Chop days are where that spiral starts. The tape is quiet. Nothing clean is setting up. You get bored, and suddenly your brain can see trades that aren’t really there.

If you’ve ever caught yourself thinking, “I forced a trade that wasn’t even there… moved my stop… broke three rules in one trade,” this playbook is for you. You can rebuild consistency—faster than you think—but only if you install guardrails that hold up on the boring days.

Reminder: If you were disciplined enough to put together a strong run before, you’re disciplined enough to do it again—this time with rules that actually survive chop.

Why Chop Days Break Funded Traders (Because They Feel Safe)

Chop doesn’t feel dangerous.
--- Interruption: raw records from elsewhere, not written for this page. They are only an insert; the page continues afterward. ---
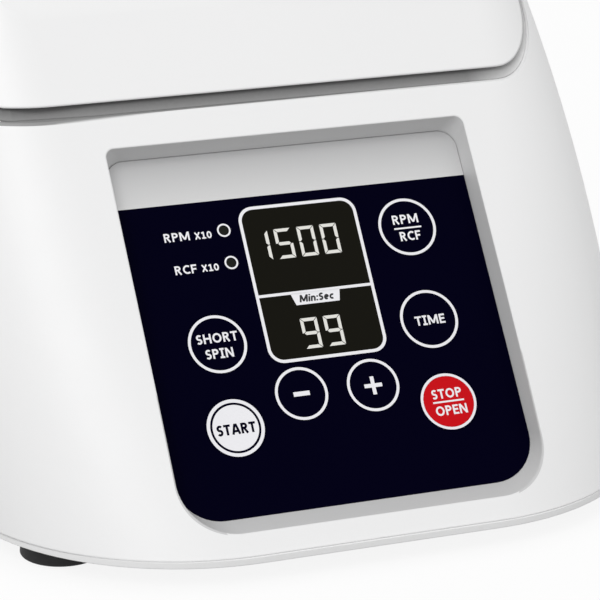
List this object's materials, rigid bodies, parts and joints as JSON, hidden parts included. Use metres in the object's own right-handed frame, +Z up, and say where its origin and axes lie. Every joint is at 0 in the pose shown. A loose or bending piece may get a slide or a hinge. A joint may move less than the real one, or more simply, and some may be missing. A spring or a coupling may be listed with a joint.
{
  "type": "laboratory centrifuge",
  "caption": "Bench micro-centrifuge with a leaning recessed keypad, rolled-edge hinged lid, rotor chamber and fixed-angle rotor for small tubes.",
  "frame": {"origin": "middle of the footprint, on the bench", "axes": "+Z up, -Y towards the person at the control panel, +X to their right"},
  "size_m": [0.2266, 0.2853, 0.167],
  "materials": {
    "housing": "fine satin moulded white",
    "lid": "satin moulded white",
    "base_plate": "matt light grey paint",
    "screw_steel": "zinc plated",
    "foot_rubber": "matt black rubber",
    "chamber_steel": "spun stainless",
    "bracket_steel": "zinc plated sheet",
    "mount_rubber": "matt rubber",
    "post_steel": "turned",
    "motor_paint": "satin black",
    "panel_film": "printed film, silver band over dark navy",
    "display_window": "smoked window",
    "digit_module": "black with pale segments",
    "lamp_lens": "clear lens, unlit",
    "circuit_board": "green solder mask",
    "switch_plastic": "black",
    "key_film": "printed film",
    "fitting_plastic": "black moulded",
    "rocker_plastic": "black moulded",
    "pin_brass": "nickel on brass",
    "capacitor_sleeve": "shrink sleeve",
    "heat_sink": "extruded",
    "liner_plastic": "grey moulded",
    "seal_rubber": "moulded rubber",
    "rotor_aluminium": "anodised",
    "shaft_steel": "ground",
    "knob_aluminium": "anodised, fluted",
    "solenoid_tape": "wound coil under amber tape"
  },
  "bodies": {
    "housing": {"upper_housing": "housing", "base_plate": "base_plate", "base_screws": "screw_steel", "foot_front_left": "foot_rubber", "foot_front_right": "foot_rubber", "foot_rear_left": "foot_rubber", "foot_rear_right": "foot_rubber", "rotor_chamber": "chamber_steel", "motor_bracket": "bracket_steel", "motor_mounts": "mount_rubber", "motor_posts": "post_steel", "drive_motor": "motor_paint", "front_panel": "panel_film", "display_window": "display_window", "digit_module_upper": "digit_module", "digit_module_lower": "digit_module", "indicator_lamps": "lamp_lens", "control_board": "circuit_board", "key_switches": "switch_plastic", "hinge_bracket_left": "bracket_steel", "hinge_bracket_right": "bracket_steel", "hinge_pin_left": "shaft_steel", "hinge_pin_right": "shaft_steel", "latch_frame_left": "bracket_steel", "latch_frame_right": "bracket_steel", "latch_solenoid_left": "solenoid_tape", "latch_solenoid_right": "solenoid_tape", "mains_inlet": "fitting_plastic", "inlet_pins": "pin_brass", "power_switch_frame": "fitting_plastic", "power_board": "circuit_board", "power_capacitors": "capacitor_sleeve", "heat_sink": "heat_sink"},
    "lid": {"lid_shell": "lid", "lid_liner": "liner_plastic", "lid_seal": "seal_rubber", "lid_screws": "screw_steel", "lid_striker_left": "bracket_steel", "lid_striker_right": "bracket_steel", "hinge_arm_left": "bracket_steel", "hinge_arm_right": "bracket_steel"},
    "rotor": {"rotor": "rotor_aluminium", "motor_shaft": "shaft_steel"},
    "knob": {"rotor_knob": "knob_aluminium"},
    "key_speed_mode": {"key_speed_mode": "key_film"},
    "key_time": {"key_time": "key_film"},
    "key_stop_open": {"key_stop_open": "key_film"},
    "key_short_spin": {"key_short_spin": "key_film"},
    "key_start": {"key_start": "key_film"},
    "key_minus": {"key_minus": "key_film"},
    "key_plus": {"key_plus": "key_film"},
    "latch_bolt_left": {"latch_bolt_left": "shaft_steel"},
    "latch_bolt_right": {"latch_bolt_right": "shaft_steel"},
    "power_rocker": {"power_rocker": "rocker_plastic"}
  },
  "joints": [
    {"name": "lid_hinge", "type": "hinge", "parent": "housing", "child": "lid", "pos_m": [0, 0.112, 0.153], "axis": [-1, 0, 0], "range_deg": [0, 75]},
    {"name": "rotor_spin", "type": "hinge", "parent": "housing", "child": "rotor", "pos_m": [0, 0.034, 0.0676], "axis": [0, 0, 1], "continuous": true},
    {"name": "rotor_knob_turn", "type": "hinge", "parent": "rotor", "child": "knob", "pos_m": [0, 0.034, 0.0996], "axis": [0, 0, 1], "continuous": true},
    {"name": "key_speed_mode_press", "type": "slide", "parent": "housing", "child": "key_speed_mode", "axis": [0, 0.7986, -0.6018], "range_m": [0, 0.0005], "stiffness_N_per_m": 1500, "springref_m": -0.0004},
    {"name": "key_time_press", "type": "slide", "parent": "housing", "child": "key_time", "axis": [0, 0.7986, -0.6018], "range_m": [0, 0.0005], "stiffness_N_per_m": 1500, "springref_m": -0.0004},
    {"name": "key_stop_open_press", "type": "slide", "parent": "housing", "child": "key_stop_open", "axis": [0, 0.7986, -0.6018], "range_m": [0, 0.0005], "stiffness_N_per_m": 1500, "springref_m": -0.0004},
    {"name": "key_short_spin_press", "type": "slide", "parent": "housing", "child": "key_short_spin", "axis": [0, 0.7986, -0.6018], "range_m": [0, 0.0005], "stiffness_N_per_m": 1500, "springref_m": -0.0004},
    {"name": "key_start_press", "type": "slide", "parent": "housing", "child": "key_start", "axis": [0, 0.7986, -0.6018], "range_m": [0, 0.0005], "stiffness_N_per_m": 1500, "springref_m": -0.0004},
    {"name": "key_minus_press", "type": "slide", "parent": "housing", "child": "key_minus", "axis": [0, 0.7986, -0.6018], "range_m": [0, 0.0005], "stiffness_N_per_m": 1500, "springref_m": -0.0004},
    {"name": "key_plus_press", "type": "slide", "parent": "housing", "child": "key_plus", "axis": [0, 0.7986, -0.6018], "range_m": [0, 0.0005], "stiffness_N_per_m": 1500, "springref_m": -0.0004},
    {"name": "latch_bolt_right_slide", "type": "slide", "parent": "housing", "child": "latch_bolt_right", "axis": [1, 0, 0], "range_m": [0, 0.006]},
    {"name": "latch_bolt_left_slide", "type": "slide", "parent": "housing", "child": "latch_bolt_left", "axis": [-1, 0, 0], "range_m": [0, 0.006]},
    {"name": "power_rocker_tilt", "type": "hinge", "parent": "housing", "child": "power_rocker", "pos_m": [-0.018, 0.13685, 0.03981], "axis": [1, 0, 0], "range_deg": [0, 14]}
  ],
  "couplings": [
    {"joint": "latch_bolt_left_slide", "follows": "latch_bolt_right_slide", "ratio": 1}
  ]
}
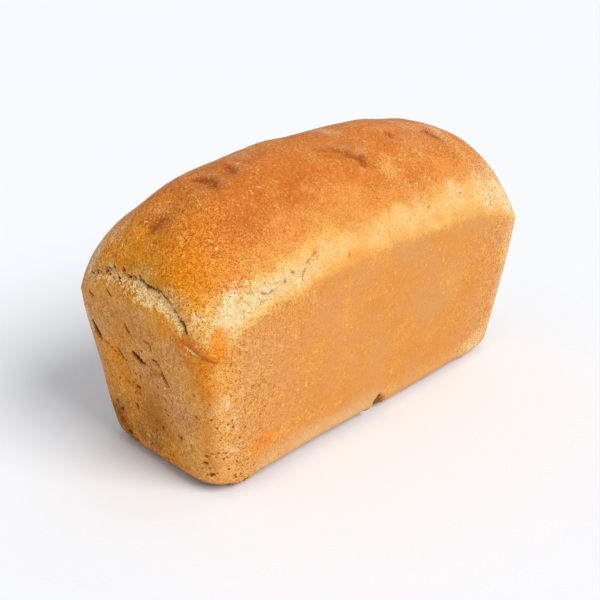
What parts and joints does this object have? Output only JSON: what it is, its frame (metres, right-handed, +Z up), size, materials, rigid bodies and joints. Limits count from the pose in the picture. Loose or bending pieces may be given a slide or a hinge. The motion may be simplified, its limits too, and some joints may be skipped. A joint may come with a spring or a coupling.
{
  "type": "tin loaf",
  "caption": "Whole uncut loaf of bread baked in a long open tin: straight tapered walls, flat base, and a domed top crust with a torn crack across each end.",
  "frame": {"origin": "under the middle of the loaf, on the flat underside that it stands on", "axes": "+X along the loaf, +Y across it, +Z up"},
  "size_m": [0.2206, 0.0956, 0.1305],
  "materials": {
    "crust": "matt golden-brown bread crust, paler where the dough has stretched over the tin's rim"
  },
  "bodies": {
    "root": {"loaf": "crust"}
  },
  "joints": []
}
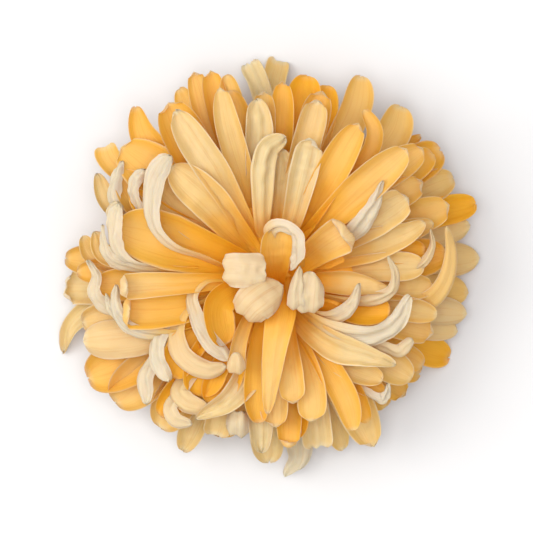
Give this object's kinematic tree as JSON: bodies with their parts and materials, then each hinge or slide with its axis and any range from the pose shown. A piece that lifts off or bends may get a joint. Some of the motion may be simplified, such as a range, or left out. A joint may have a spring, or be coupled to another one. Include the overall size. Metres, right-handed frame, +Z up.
{
  "type": "chrysanthemum bloom",
  "caption": "Single cut chrysanthemum bloom with loose layers of long incurving ray petals over a green cup of bracts, lying face up on its lowest petals.",
  "frame": {"origin": "on the surface the bloom lies on, below the middle of its bounding box", "axes": "+Z up through the open face of the bloom, +Y towards the top edge of the picture, +X to its right"},
  "size_m": [0.132, 0.132, 0.0504],
  "materials": {
    "petal": "soft satin petal, amber inner face fading to apricot tips, cream reverse",
    "bract": "matte green leaf with pale margins",
    "stem": "matte green stem with a pale cut end"
  },
  "bodies": {
    "root": {"bloom": "petal", "involucre": "bract", "stem": "stem"}
  },
  "joints": []
}
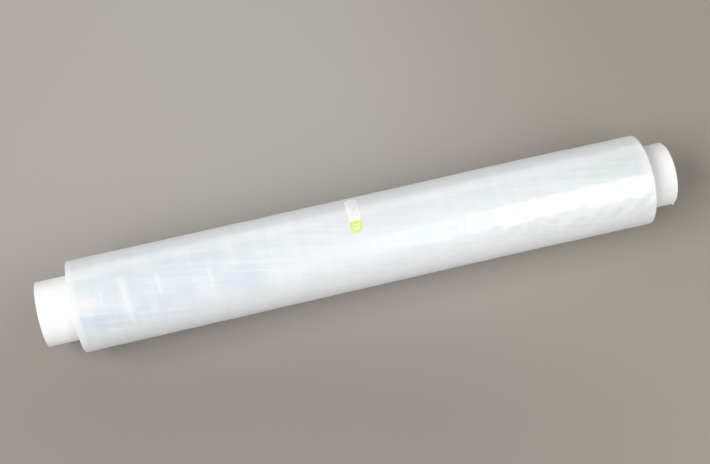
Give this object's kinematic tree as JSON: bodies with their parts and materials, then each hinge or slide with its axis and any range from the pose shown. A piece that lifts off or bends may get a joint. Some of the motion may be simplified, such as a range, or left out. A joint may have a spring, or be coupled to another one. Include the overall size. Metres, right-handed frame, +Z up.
{
  "type": "cling film roll",
  "caption": "Roll of clear cling film wound on a hollow white paperboard core that stands out at both ends, its free edge held by a small label.",
  "frame": {"origin": "on the surface the roll lies on, under the middle of the core's axis", "axes": "+X along the roll's axis towards the shorter end of the core, +Z up, -Y towards the side the label's tab points to"},
  "size_m": [0.498, 0.0707, 0.0708],
  "materials": {
    "core_board": "matt white liner, spiral wound",
    "cling_film": "glossy, milky where many turns lie together",
    "label_paper": "satin coated paper, white with a lime end"
  },
  "bodies": {
    "root": {"core_tube": "core_board", "film_roll": "cling_film", "start_label": "label_paper"}
  },
  "joints": []
}
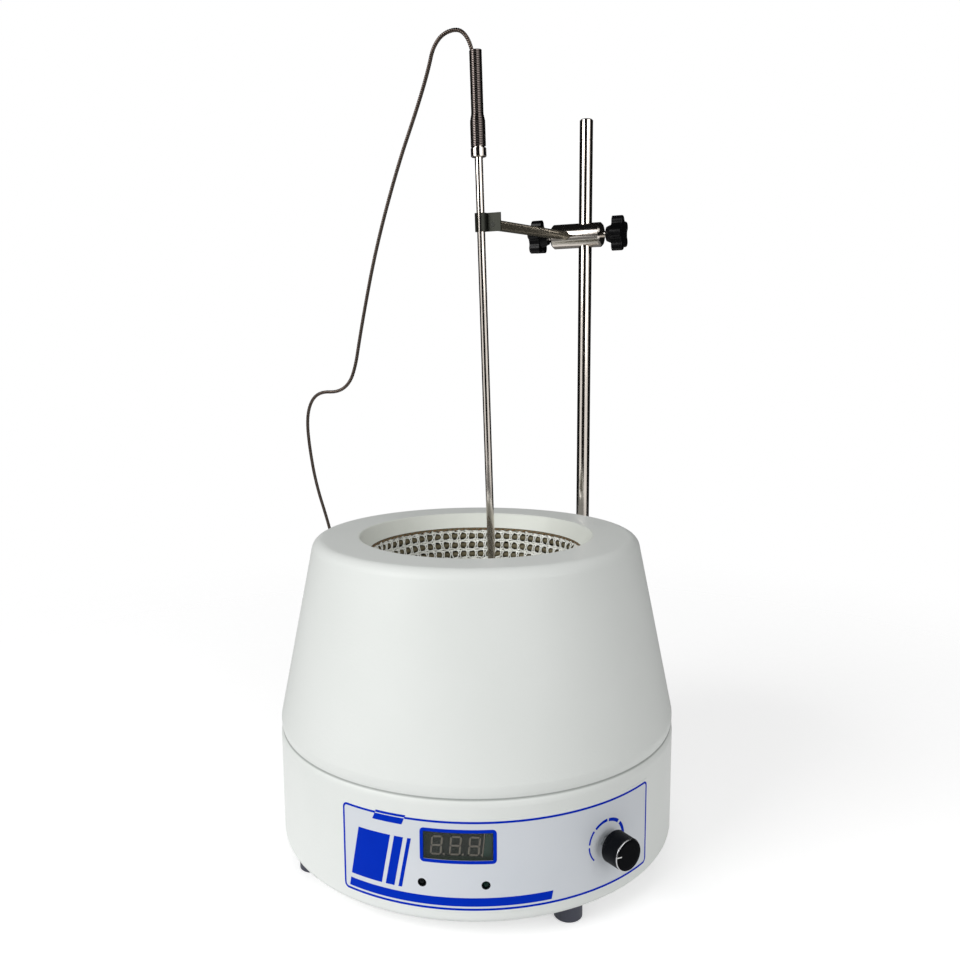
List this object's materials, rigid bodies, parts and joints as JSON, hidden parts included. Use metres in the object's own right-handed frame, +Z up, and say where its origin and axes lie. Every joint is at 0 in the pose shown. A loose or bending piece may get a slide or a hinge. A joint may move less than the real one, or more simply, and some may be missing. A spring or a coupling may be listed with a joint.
{
  "type": "heating mantle",
  "caption": "Bench heating mantle: cone-topped round casing with a woven bowl, front control panel, rear stand rod and a probe held over the bowl.",
  "frame": {"origin": "on the axis of the round casing, at the bench surface under the feet", "axes": "+Z up, the control panel faces -Y, +X to the right of somebody who faces the panel"},
  "size_m": [0.315, 0.3471, 0.6223],
  "materials": {
    "casing": "satin moulded",
    "nest": "knitted glass fibre",
    "wool": "felted",
    "plate_steel": "brushed",
    "screw_steel": "zinc plated",
    "foot_rubber": "matt",
    "panel_film": "printed film",
    "smoked_pane": "smoked",
    "black_plastic": "matt black",
    "dark_gloss": "gloss black",
    "lamp_red": "unlit lamp",
    "lamp_green": "unlit lamp",
    "board": "solder mask",
    "iron_core": "laminated",
    "sink_alloy": "extruded",
    "knob_black": "black anodised",
    "bracket_alloy": "cast and painted",
    "polished_steel": "polished",
    "clip_steel": "satin",
    "braid_steel": "braided",
    "ceramic": "fired"
  },
  "bodies": {
    "housing": {"base_shell": "casing", "upper_shell": "casing", "heating_nest": "nest", "insulation_bowl": "wool", "heat_shield": "plate_steel", "shield_screws": "screw_steel", "foot_front_right": "foot_rubber", "foot_rear_right": "foot_rubber", "foot_rear_left": "foot_rubber", "foot_front_left": "foot_rubber", "foot_screws": "screw_steel", "case_screws": "screw_steel", "panel_overlay": "panel_film", "display_window": "smoked_pane", "display_module": "black_plastic", "heat_lamp": "lamp_green", "alarm_lamp": "lamp_red", "control_board": "board", "board_screws": "screw_steel", "potentiometer_body": "sink_alloy", "potentiometer_nut": "screw_steel", "mains_inlet": "black_plastic", "inlet_screws": "screw_steel", "switch_frame": "black_plastic", "fuse_holder": "black_plastic", "sensor_socket": "sink_alloy", "sensor_socket_nut": "screw_steel", "power_board": "board", "power_board_screws": "screw_steel", "transformer": "iron_core", "heat_sink": "sink_alloy", "triac": "black_plastic", "terminal_strip": "black_plastic", "rod_bracket": "bracket_alloy", "bracket_screws": "screw_steel", "bracket_set_screw": "screw_steel", "sensor_plug": "sink_alloy", "plug_ring": "sink_alloy", "probe_cable": "braid_steel"},
    "control_knob": {"temperature_knob": "knob_black", "potentiometer_spindle": "screw_steel"},
    "switch_rocker": {"power_rocker": "dark_gloss"},
    "fuse_carrier": {"fuse_cap": "black_plastic", "fuse_link": "sink_alloy"},
    "rod": {"stand_rod": "polished_steel"},
    "boss": {"boss_head": "polished_steel"},
    "rod_screw": {"rod_clamp_knob": "black_plastic", "rod_clamp_stud": "screw_steel"},
    "arm_screw": {"arm_clamp_knob": "black_plastic", "arm_clamp_stud": "screw_steel"},
    "arm": {"probe_arm": "clip_steel", "probe_clip": "clip_steel"},
    "probe": {"probe_sheath": "polished_steel", "sensor_element": "ceramic", "probe_ferrule": "polished_steel", "probe_spring": "braid_steel"}
  },
  "joints": [
    {"name": "knob_turn", "type": "hinge", "parent": "housing", "child": "control_knob", "pos_m": [0.09405, -0.13557, 0.0563], "axis": [-0.57, 0.8216, 0], "range_deg": [-51, 219]},
    {"name": "rocker_press", "type": "hinge", "parent": "housing", "child": "switch_rocker", "pos_m": [-0.021, 0.1464, 0.052], "axis": [1, 0, 0], "range_deg": [0, 18]},
    {"name": "fuse_cap_turn", "type": "hinge", "parent": "housing", "child": "fuse_carrier", "pos_m": [-0.038, 0.15, 0.052], "axis": [0, 1, 0], "range_deg": [0, 60]},
    {"name": "rod_turn", "type": "hinge", "parent": "housing", "child": "rod", "pos_m": [0.1018, 0.1402, 0.06], "axis": [0, 0, 1], "range_deg": [-12, 16], "deforming": ["probe_cable"]},
    {"name": "boss_slide", "type": "slide", "parent": "rod", "child": "boss", "axis": [0, 0, 1], "range_m": [-0.015, 0.086], "deforming": ["probe_cable"]},
    {"name": "arm_slide", "type": "slide", "parent": "boss", "child": "arm", "axis": [0.3997, 0.914, 0.0689], "range_m": [-0.02, 0.045], "deforming": ["probe_cable"]},
    {"name": "probe_slide", "type": "slide", "parent": "arm", "child": "probe", "axis": [-0.0276, -0.0631, 0.9976], "range_m": [-0.008, 0.06], "deforming": ["probe_cable"]},
    {"name": "rod_screw_turn", "type": "hinge", "parent": "boss", "child": "rod_screw", "pos_m": [0.12471, 0.13018, 0.4981], "axis": [0.9162, -0.4007, 0], "range_deg": [0, 360]},
    {"name": "arm_screw_turn", "type": "hinge", "parent": "boss", "child": "arm_screw", "pos_m": [0.06515, 0.15623, 0.4981], "axis": [-0.9162, 0.4007, 0], "range_deg": [0, 360]}
  ]
}
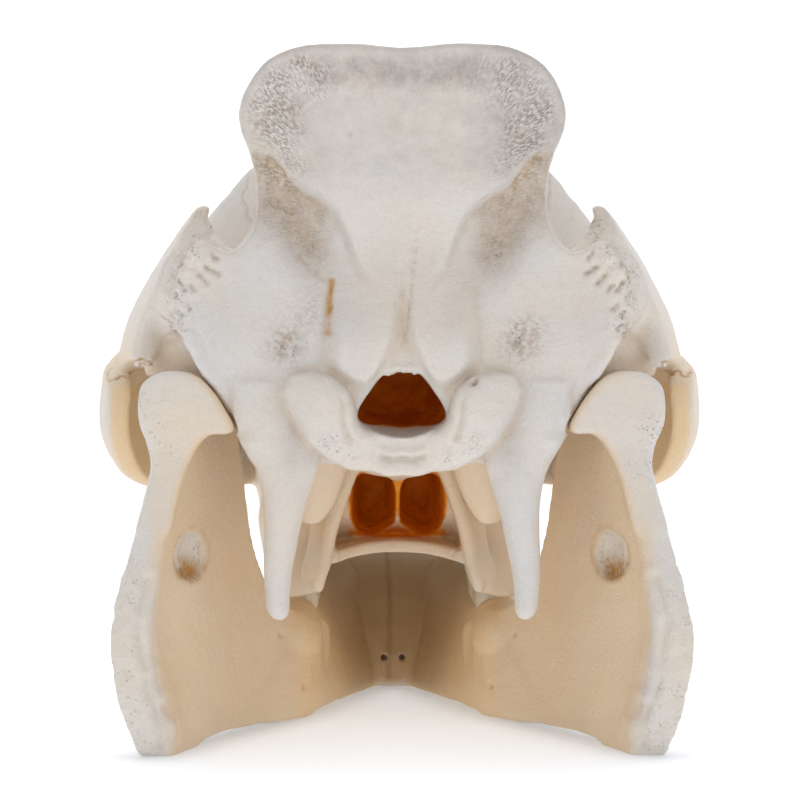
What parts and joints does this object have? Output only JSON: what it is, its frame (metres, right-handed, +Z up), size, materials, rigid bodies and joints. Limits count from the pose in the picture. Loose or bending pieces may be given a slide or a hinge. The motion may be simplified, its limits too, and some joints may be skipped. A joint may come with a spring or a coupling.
{
  "type": "pig skull",
  "caption": "Life-size skull of a young adult pig with its lower jaw, resting on the jaw as on a museum shelf.",
  "frame": {"origin": "on the floor under the centre of the skull's bounding box", "axes": "+Z up, snout towards -Y, the animal's left side towards +X"},
  "size_m": [0.1591, 0.2693, 0.1787],
  "materials": {
    "bone": "dry matt bone",
    "jaw_bone": "dry matt bone with a warm stain",
    "enamel": "smooth enamel"
  },
  "bodies": {
    "root": {"occipital": "bone", "parietal": "bone", "frontal": "bone", "sphenoid": "bone", "temporal_left": "bone", "temporal_right": "bone", "zygomatic_left": "bone", "zygomatic_right": "bone", "maxilla": "bone", "nasal": "bone", "premaxilla": "bone", "mandible": "jaw_bone", "tusk_upper_left": "enamel", "tusk_upper_right": "enamel", "tusk_lower_left": "enamel", "tusk_lower_right": "enamel"}
  },
  "joints": []
}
That’s exactly why it’s lethal to a funded trader.

On a trend day, the market gives you direction and follow-through. Your plan has room to breathe. On a chop day, the market gives you overlap, fakeouts, and stalled follow-through—and your brain tries to convert noise into opportunity.

Here’s what’s usually happening under the hood:

  • Dopamine hunting: No movement = no stimulation, so you reach for action.
  • Recency bias: A hot week makes you expect every day to pay.
  • Narrative over reading: You start predicting what price “should” do instead of responding to what it is doing.
  • Activity = safety illusion: You feel productive because you’re trading, even when you’re just donating commissions.

Prop trading punishes this because your rules are real: daily loss limits, trailing drawdowns, max position sizes, evaluation pressure. Chop days don’t just cost money—they cost composure, and that’s what triggers rule breaks.

Blockquote tip: If your plan only has rules for when to trade, you’re missing the most profitable rules: when not to trade.

The “A+ Setup or Nothing” Filter (Make It Binary)

Most traders say they only take A+ setups. Funded traders prove it with a filter that leaves no room for negotiation.

An A+ setup is not:

  • “Pretty close”
  • “It might go”
  • “I don’t want to miss it”

An A+ setup is something you’d take even if you were already green, because it checks every box in your system.

Build an A+ checklist you can’t argue with

Make each item yes/no. If you can’t answer cleanly, it’s not a trade.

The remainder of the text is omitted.